We walk into the show through the gaping mouth of a giant electric green devil, reminiscent of a funhouse entrance. Every surface is plastered with small symbolic imagery, many with tongue-in-cheek implications. The left wall is adorned like the front of a stage you would see in a carnival, emphasizing the highly theatrical air. Straight ahead is a wall-size black-and-white photograph of Giordano, surrounded by the tools of his trade in his overstuffed shop.

Center stage, in pride of place, is “Voodoo Doll,” the fantastical motorcycle. Giordano builds each of his bikes with a theme. Thinking about what they are at their very essence, he shares, “If I were to distill motorcycles down to their basic element, for me — and I think other people — they are like magic things. That’s why so many people are so enthralled with them. When you ride motorcycles, there’s this magic that takes place.” He continues, “It keeps you out of the past and out of the future. It cements you square in the present, which is comfortable and nice, so you’re not anxious or depressed. There is magic in that, so I thought that magic might make a great theme, since that is what they are to me.”

The question became how you represent magic. Voodoo came to mind because he finds its symbolism and iconography fun. “I thought, Voodoo is edgy enough to play with,” he says.

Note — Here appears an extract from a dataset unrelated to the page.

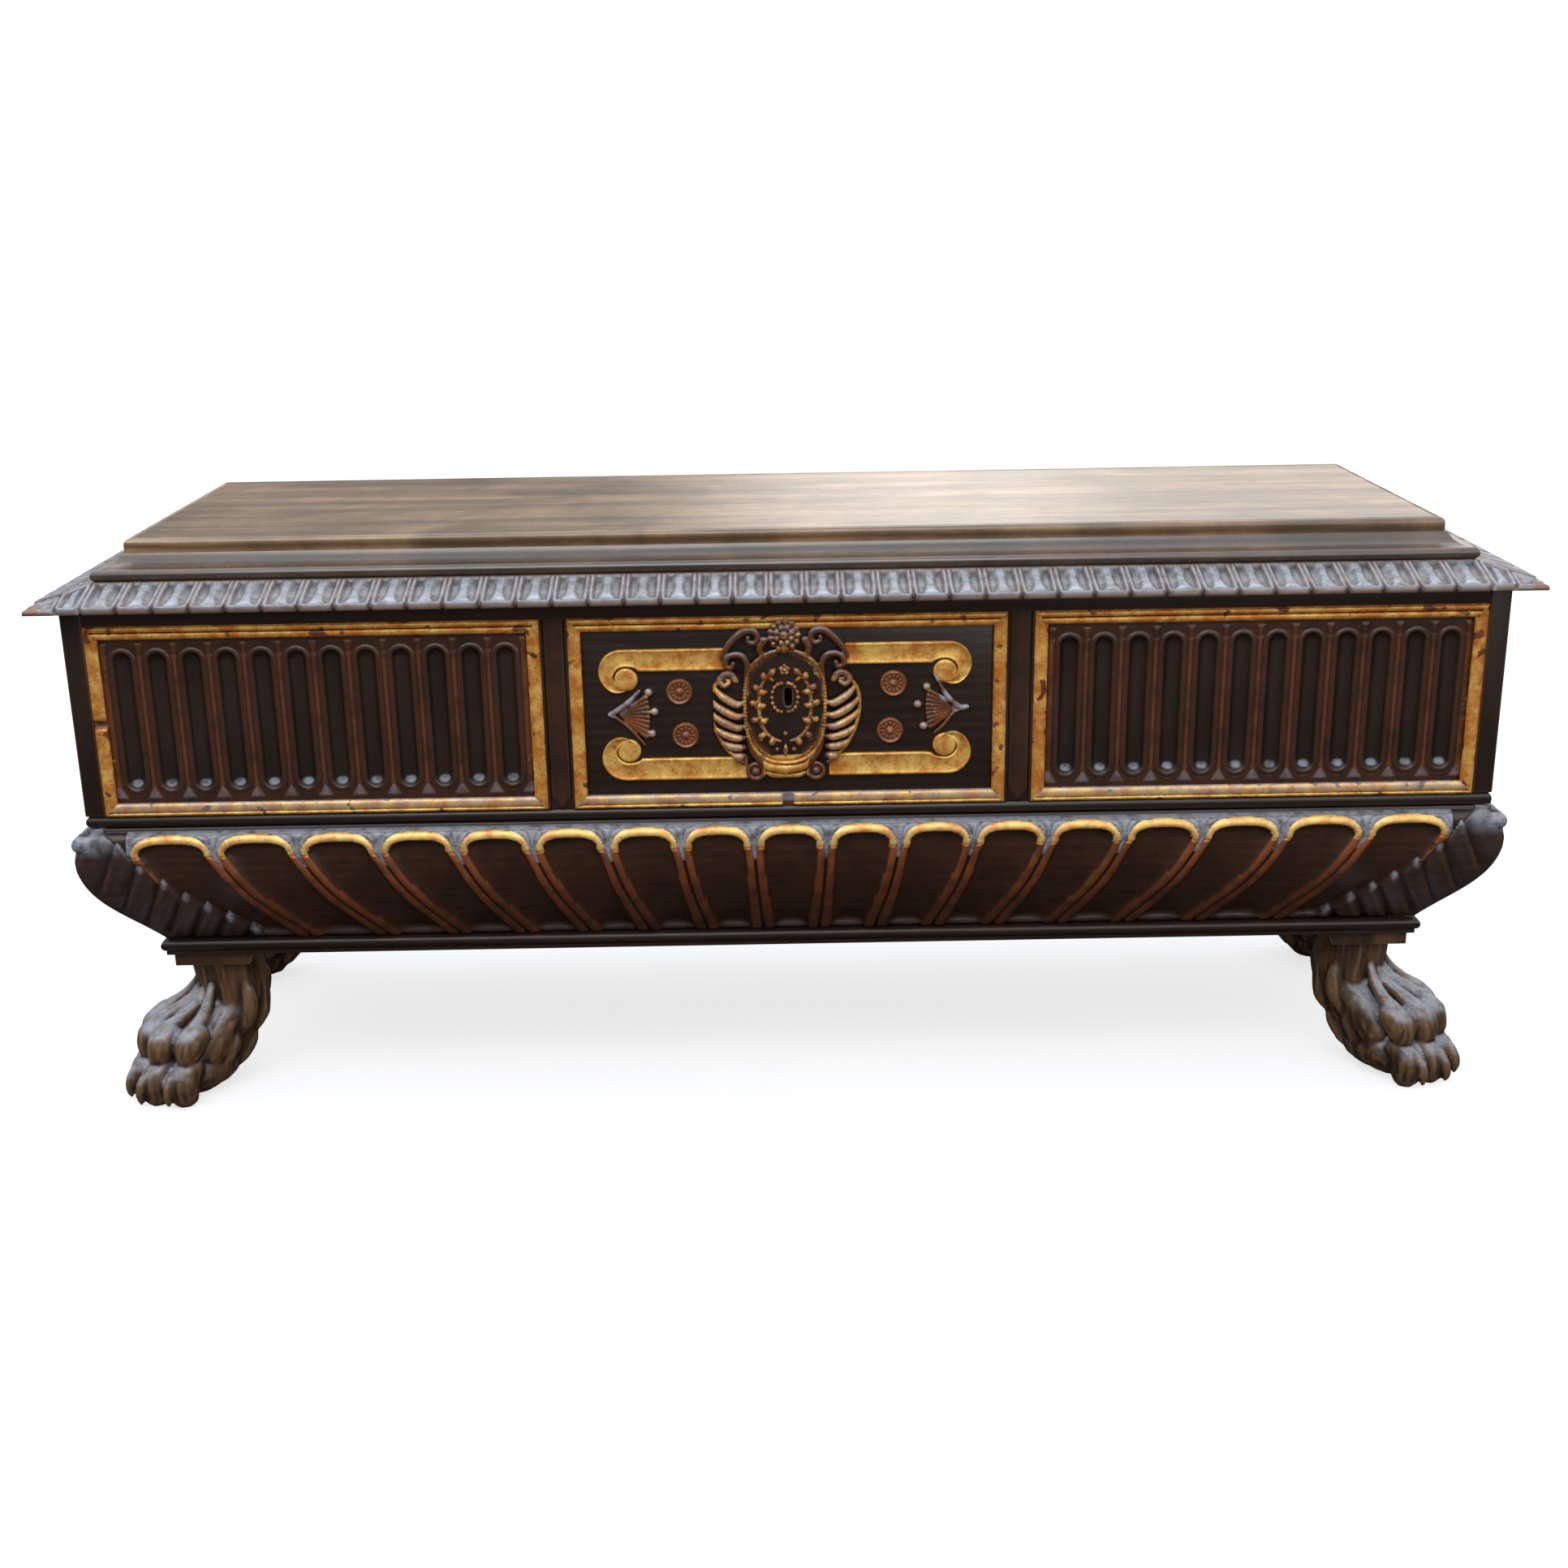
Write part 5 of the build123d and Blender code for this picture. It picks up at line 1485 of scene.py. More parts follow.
def fused(bm, voxel, smoothing=2):
    """Fuse overlapping balls into one skin and smooth it."""
    mesh = bpy.data.meshes.new("fusing")
    bm.to_mesh(mesh)
    bm.free()
    piece = bpy.data.objects.new("fusing", mesh)
    bpy.context.scene.collection.objects.link(piece)
    remesh = piece.modifiers.new("skin", "REMESH")
    remesh.mode = "VOXEL"
    remesh.voxel_size = voxel
    bpy.context.view_layer.update()
    graph = bpy.context.evaluated_depsgraph_get()
    skin = bpy.data.meshes.new_from_object(piece.evaluated_get(graph))
    bpy.data.objects.remove(piece)
    bpy.data.meshes.remove(mesh)
    made = bmesh.new()
    made.from_mesh(skin)
    bpy.data.meshes.remove(skin)
    for _ in range(smoothing):
        bmesh.ops.smooth_vert(
            made, verts=made.verts, factor=0.5, use_axis_x=True, use_axis_y=True, use_axis_z=True
        )
    return made


def cut_flat(bm, point, outward):
    """Cut away all beyond a plane and cover the cut."""
    geometry = [*bm.verts, *bm.edges, *bm.faces]
    bmesh.ops.bisect_plane(bm, geom=geometry, plane_co=point, plane_no=outward, clear_outer=True)
    bmesh.ops.holes_fill(bm, edges=open_edges(bm), sides=0)


# ------------------------------------------------------------------ paws and blocks
ANKLES = {
    ("front", "left"): (-0.738, -0.1307),
    ("front", "right"): (0.738, -0.1307),
    ("rear", "left"): (-0.738, 0.2043),
    ("rear", "right"): (0.738, 0.2043),
}
PAW_TURNS = {                 # in degrees from X, seen from above
    ("front", "left"): 220,
    ("front", "right"): -40,
    ("rear", "left"): 180,
    ("rear", "right"): 0,
}
PAW_FOOT, PAW_HEAD = 2.0, 172.0       # the hair's strands lie between these heights, in mm

# Runs of a paw: forward of the ankle, aside, up and radius, in mm
PAW_MASSES = (
    (
        (-4, 0, 172, 44), (-8, 0, 150, 45), (-10, 0, 125, 45),
        (-2, 0, 98, 43), (8, 0, 74, 41), (22, 0, 48, 37),
    ),
    ((22, 0, 48, 36), (36, 0, 28, 27), (52, 0, 14, 15)),
    ((8, 0, 105, 36), (42, 0, 82, 34), (72, 0, 62, 32), (84, 0, 42, 28)),
    ((30, -16, 34, 30), (62, -26, 32, 30), (88, -28, 26, 22)),
    ((30, 16, 34, 29), (58, 22, 32, 30), (80, 26, 26, 22)),
    ((2, -18, 102, 27), (28, -24, 78, 27), (48, -26, 56, 26)),
    ((2, 18, 102, 27), (28, 22, 78, 27), (46, 24, 56, 26)),
)
TOES = ((-44, 90), (-15, 108), (15, 108), (43, 84))   # aside and forward of the ankle
KNUCKLE = ((-19, 90, 17.5), (-9, 80, 19.5), (-4, 67, 16))     # forward of its toe, up, radius
PAD = ((-6, 48, 17), (5, 32, 20), (5, 15, 18.5))
CLAW = ((18, 38, 8), (25, 28, 7.5), (28.5, 17, 5.5), (27.5, 7, 3))
TUFTS = (                     # of hair, on the right of the paw
    ((-6, 36, 150, 5), (-10, 42, 126, 10), (-8, 43, 102, 12), (2, 39, 80, 9), (12, 35, 64, 3)),
    ((-34, 26, 142, 6), (-40, 30, 118, 11), (-34, 29, 94, 11), (-24, 27, 74, 8), (-14, 25, 60, 3)),
    ((8, 36, 84, 6), (14, 38, 64, 11), (24, 36, 44, 10), (34, 34, 28, 7), (42, 32, 16, 3)),
    ((-20, 24, 74, 5), (-14, 28, 56, 9), (0, 28, 36, 8), (14, 26, 22, 4)),
)
HEEL_TUFT = (
    (-46, 0, 150, 6), (-52, 0, 124, 10), (-46, 0, 98, 10), (-36, 0, 78, 7), (-26, 0, 62, 3),
)


def paw_runs():
    """The rounded masses of a paw."""
    runs = list(PAW_MASSES)
    for aside, forward in TOES:
        runs.append(
            [
                (24, 0.42 * aside, 146, 5),
                (38, 0.62 * aside, 122, 7.5),
                (0.60 * forward, 0.84 * aside, 108, 8.5),
                (0.78 * forward, aside, 98, 11),
            ]
        )
        for part in (KNUCKLE, PAD, CLAW):
            runs.append([(forward + out, aside, up, radius) for out, up, radius in part])
    for turn in (-1, 1):
        for tuft in TUFTS:
            runs.append([(out, turn * aside, up, radius) for out, aside, up, radius in tuft])
    runs.append(HEEL_TUFT)
    return runs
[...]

Giordano learned a lot about voodoo’s mixture of Catholicism and African religions from Haitian practitioners: “There’s a lot to draw from. It’s visceral and kind of goes with motorcycles. Voodoo can also be negative or positive. You can curse or hex somebody, or you can help them and save them. Motorcycles are the same way. They will give you relief and joy, and they might also kill or hurt you. I was interested in exploring that duality.”

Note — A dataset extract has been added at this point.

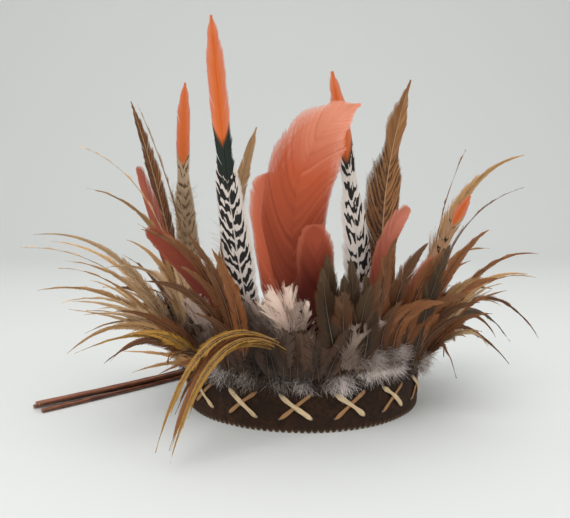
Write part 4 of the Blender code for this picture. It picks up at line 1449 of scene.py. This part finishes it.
@dataclass
class DownTrim:
    """Arcs of short body feathers that stand over the band's top, and of down that hangs over its face."""

    ring: Ring
    arcs: int = 6
    reach: float = 126.0
    per_arc: int = 24
    feather_length: float = 0.0380
    feather_radius: float = 0.0922
    feather_foot: float = 0.0400
    row_gap: float = 0.0066
    half_width: float = 0.0078
    tuft_radius: float = 0.0930
    dark_tufts: int = 13
    pale_tufts: int = 4
    open_feathers: int = 6
    open_radius: float = 0.0965
    open_foot: float = 0.0140
    open_half_width: float = 0.0060
    samples: int = 40
    down_strands: int = 60
    down_reach: float = 0.009
    down_until: float = 0.40
    feather_map: tuple[float, float] = (0.02, 0.60)
    tuft_map: tuple[float, float] = (0.64, 0.35)
    seed: int = 300

    def build(self) -> None:
        """Builds every arc as its own piece."""
        # pale is the colour of the painted glints on these feathers
        finish = HackleFinish(fluff=(0.060, 0.044, 0.034), pale=(0.220, 0.165, 0.125), stripe_reach=0.34,
                              gloss=0.64).dress("down_finish")
        span = 2.0 * self.reach / self.arcs
        for arc in range(self.arcs):
            plumage = Plumage(self.seed + arc)
            first = -self.reach + arc * span
            for index in range(self.per_arc):
                place = first + span * (index + plumage.rng.uniform(0.2, 0.8)) / self.per_arc
                self.feather(plumage, place, index)
            for index, place in enumerate(place for place in COVER_PLACES if first <= place < first + span):
                self.feather(plumage, place, index, COVER_FORWARD, COVER_SIZE)
            tufts = self.tufts(first, span, plumage.rng)
            for index, tuft in enumerate(tufts):
                shade = tuft.dye()
                low, reach = self.tuft_map
                tile = Tile(low + reach * index / len(tufts), low + reach * (index + 0.9) / len(tufts),
                            float(index), toned(shade, 0.75), shade)
                self.hang(plumage, tuft, tile)
            plumage.make(f"down_trim_{arc + 1}", finish, (f"trim_{arc + 1}",))

    def feather(self, plumage: Plumage, place: float, index: int, forward: float = 0.0,
                size: float = 1.0) -> None:
        """Adds one short body feather.

        Args:
            plumage: Where it goes.
            place: Its place on the ring.
            index: Its number in the arc, where each second one stands in the front row.
            forward: How far it stands in front of its row.
            size: A factor for its length.
        """
        rng = plumage.rng
        front = 1 if forward else index % 2
        radius = self.feather_radius + self.row_gap * front + forward
        start = self.ring.point(place, radius, self.feather_foot)
        shares = (0.55, 0.85) if front and not forward else (0.90, 1.18)
        length = size * self.feather_length * rng.uniform(*shares)
        outward, sideways = self.ring.axes(place)
        lean = rng.uniform(0.05, 0.20) + 0.12 * front
        aside = rng.normal(scale=0.22)
        bend = length * (UP * 0.6 + outward * 0.1 + sideways * aside * 0.3)
        tip = length * (UP + outward * lean + sideways * aside)
        blade = Blade(start, bend, tip, sideways, rng.uniform(-25.0, 25.0), 0.3, self.samples)
        tone = rng.uniform(0.55, 1.35) * (0.8 if front else 1.0)
        warm = rng.uniform(0.0, 1.0)
        stripe = toned((0.020, 0.013 - 0.003 * warm, 0.010 - 0.004 * warm), tone)
        edge = toned((0.074 + 0.035 * warm, 0.050, 0.038 - 0.012 * warm), tone)
        low, reach = self.feather_map
        tile = Tile(low + reach * index / self.per_arc, low + reach * (index + 0.95) / self.per_arc,
                    float(index), stripe, edge)
        vane = Vane(blade, Outline.BODY, self.half_width * rng.uniform(0.8, 1.2), BODY_WEAVE)
        vane.comb(plumage, tile)
        vane.stem(plumage, tile)
        vane.fluff(plumage, tile, self.down_strands, self.down_reach, self.down_until)

    def tufts(self, first: float, span: float, rng: np.random.Generator) -> list[Tuft]:
        """Lists an arc's tufts.

        Args:
            first: The place where the arc starts.
            span: How many degrees it takes.
            rng: The source of chance.

        Returns:
            The photo's own tufts, dark ones all along, and pale ones where the photo shows none.
        """
        found = [tuft for tuft in FRONT_TUFTS if first <= tuft.place < first + span]
        for index in range(self.dark_tufts):
            place = first + span * (index + rng.uniform(0.0, 1.0)) / self.dark_tufts
            found.append(Tuft(place, 0.0375 + rng.normal(scale=0.0012), rng.uniform(-1.2, -0.2),
                              rng.uniform(0.0040, 0.0095), rng.uniform(0.030, 0.130), 150))
        if len(found) == self.dark_tufts:
            for _ in range(self.pale_tufts):
                found.append(Tuft(first + span * rng.uniform(0.05, 0.95), 0.0400 + rng.normal(scale=0.0025),
                                  rng.uniform(-1.0, 0.6), rng.uniform(0.0080, 0.0130),
                                  rng.uniform(0.40, 0.90), 420))
        return found

    def hang(self, plumage: Plumage, tuft: Tuft, tile: Tile) -> None:
        """Adds a tuft's strands, and the open feathers of one that rises.

        Args:
            plumage: Where they go.
            tuft: The tuft.
            tile: Its tile of the bake's map.
        """
        rng, count = plumage.rng, tuft.strands
        place = tuft.place + rng.normal(scale=1.9, size=count)
        height = tuft.height + rng.normal(scale=0.0060 if tuft.rising else 0.0026, size=count)
        radius = self.tuft_radius + tuft.forward + rng.uniform(0.0, 0.0045, count)
        roots = self.ring.point(place, radius, height)
        outward, sideways = self.ring.axes(place)
        climb = (tuft.climb + rng.normal(scale=0.35, size=(count, 1))) * UP
        spread = rng.normal(loc=tuft.slant, scale=0.55, size=(count, 1))
        headings = climb + outward * rng.uniform(0.05, 0.7, (count, 1)) + sideways * spread
        lengths = tuft.reach * rng.uniform(0.25, 1.0, count) * (0.6 if tuft.rising else 1.0)
        Down(width=0.00030).grow(plumage, roots, headings, lengths, tile)
        for turn in range(self.open_feathers if tuft.rising else 0):
            self.downy(plumage, tuft, turn / (self.open_feathers - 1.0) - 0.5, tile)

    def downy(self, plumage: Plumage, tuft: Tuft, fan: float, tile: Tile) -> None:
        """Adds one soft, open feather to a tuft.

        Args:
            plumage: Where it goes.
            tuft: The tuft.
            fan: How far it leans to the side, -0.5 to 0.5.
            tile: The tuft's tile of the bake's map.
        """
        rng = plumage.rng
        outward, sideways = self.ring.axes(tuft.place)
        start = self.ring.point(tuft.place + 2.4 * fan, self.open_radius + 0.7 * tuft.forward,
                                tuft.height - self.open_foot)
        length = self.open_foot + tuft.reach * rng.uniform(0.62, 1.0)
        aside = sideways * (0.8 * tuft.slant + 0.42 * fan + rng.normal(scale=0.08))
        tip = length * (UP + outward * (rng.uniform(0.10, 0.40) + 12.0 * tuft.forward) + aside)
        blade = Blade(start, length * (UP * 0.6 + aside * 0.2), tip, sideways, rng.uniform(-40.0, 40.0), 0.3,
                      self.samples)
        soft = replace(tile, stripe_dye=tile.edge_dye)
        half = self.open_half_width * rng.uniform(0.75, 1.15)
        Vane(blade, Outline.BODY, half, OPEN_WEAVE).comb(plumage, soft)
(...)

It took Giordano about two years to build “Voodoo Doll” from scratch — from the mechanics to elaborate decoration. “I just learn by monkeying around. Knowing how to do something, having permission, having some sort of license is pretty limiting. I figure out how to do whatever I need to do. That’s the value in the process,” he says. For him, “The bike is just a byproduct, the remnants of the process I went through in building it. For instance, I’d never taken a skull and cut it in half and put lights in its eyeballs before. You figure it out.”

Every square inch of “Voodoo Doll” carries meaning, as do all the other objects that fill the space. The wall signs provide insight, and the backstory of their inspiration. Giordano includes a second bike that is not yet finished, titled “Red Molly,” inspired by Richard Thompson’s 1952 song, “Vincent Black Lightning,” about love and motorcycles. Push the large button on the wall, and you can hear it as you gaze at the outfitted mannequin, dressed in a black leather jacket sporting a skeleton design, sitting coolly atop the machine with a helmet on its lap. Giordano uses the helmet, along with the others in the show, as a canvas for wild imagery filled with specific meaning.

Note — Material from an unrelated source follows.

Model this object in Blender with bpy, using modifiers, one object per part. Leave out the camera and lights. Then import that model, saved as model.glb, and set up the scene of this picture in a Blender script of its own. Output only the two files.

For example, the “Geisha Girl” helmet sports a Japanese flag–inspired design with the image of a geisha on the side, and sits on the lap of a mannequin dressed in Giordano’s racing suit. The story behind it relates to a Japanese bike he fell in love with when he was 17 years old, but could not afford until 35 years later when, by good fortune, he could track one down.

Giordano rebels against the term artist: “I think everybody is an artist. You just have to do stuff. I want to experience and explore as much of life as I can before I croak.” He says about Renaissance men (and women), “It’s not that they were better than anybody else; they were more integrated. They did a lot of different things. It’s not only admirable, but it’s probably the best way to live. And it’s fun.”

Giordano created every aspect, nook, and cranny of “Clearly Misunderstood,” which is a wildly immersive world of its own. He says of the creation process, “When you’re working on something, hopefully, you’re learning about the world. You are learning about yourself. I think the next thing I build will not be a motorcycle. I’m going to carve a big wooden carousel horse with a new spin on it, or something, because I’ve not done that before, and I want to learn about it.” And we leave the show eager to see Giordano’s next creation.

“C.F. Giordano: Clearly Misunderstood” is on view through May 5 at the Martha’s Vineyard Museum. The program “Zen and the Art of Motorcycle Building” will be held on Thursday, March 28, from 5:30 to 6:30 pm. The immersive workshop, led by Charlie Giordano for teens and motorcycle enthusiasts alike, will offer a rare glimpse into the intricate process of building a motorcycle from scratch, with hands-on experience and insights into the artistry behind motorcycle construction, from the initial concept to the final nuts and bolts.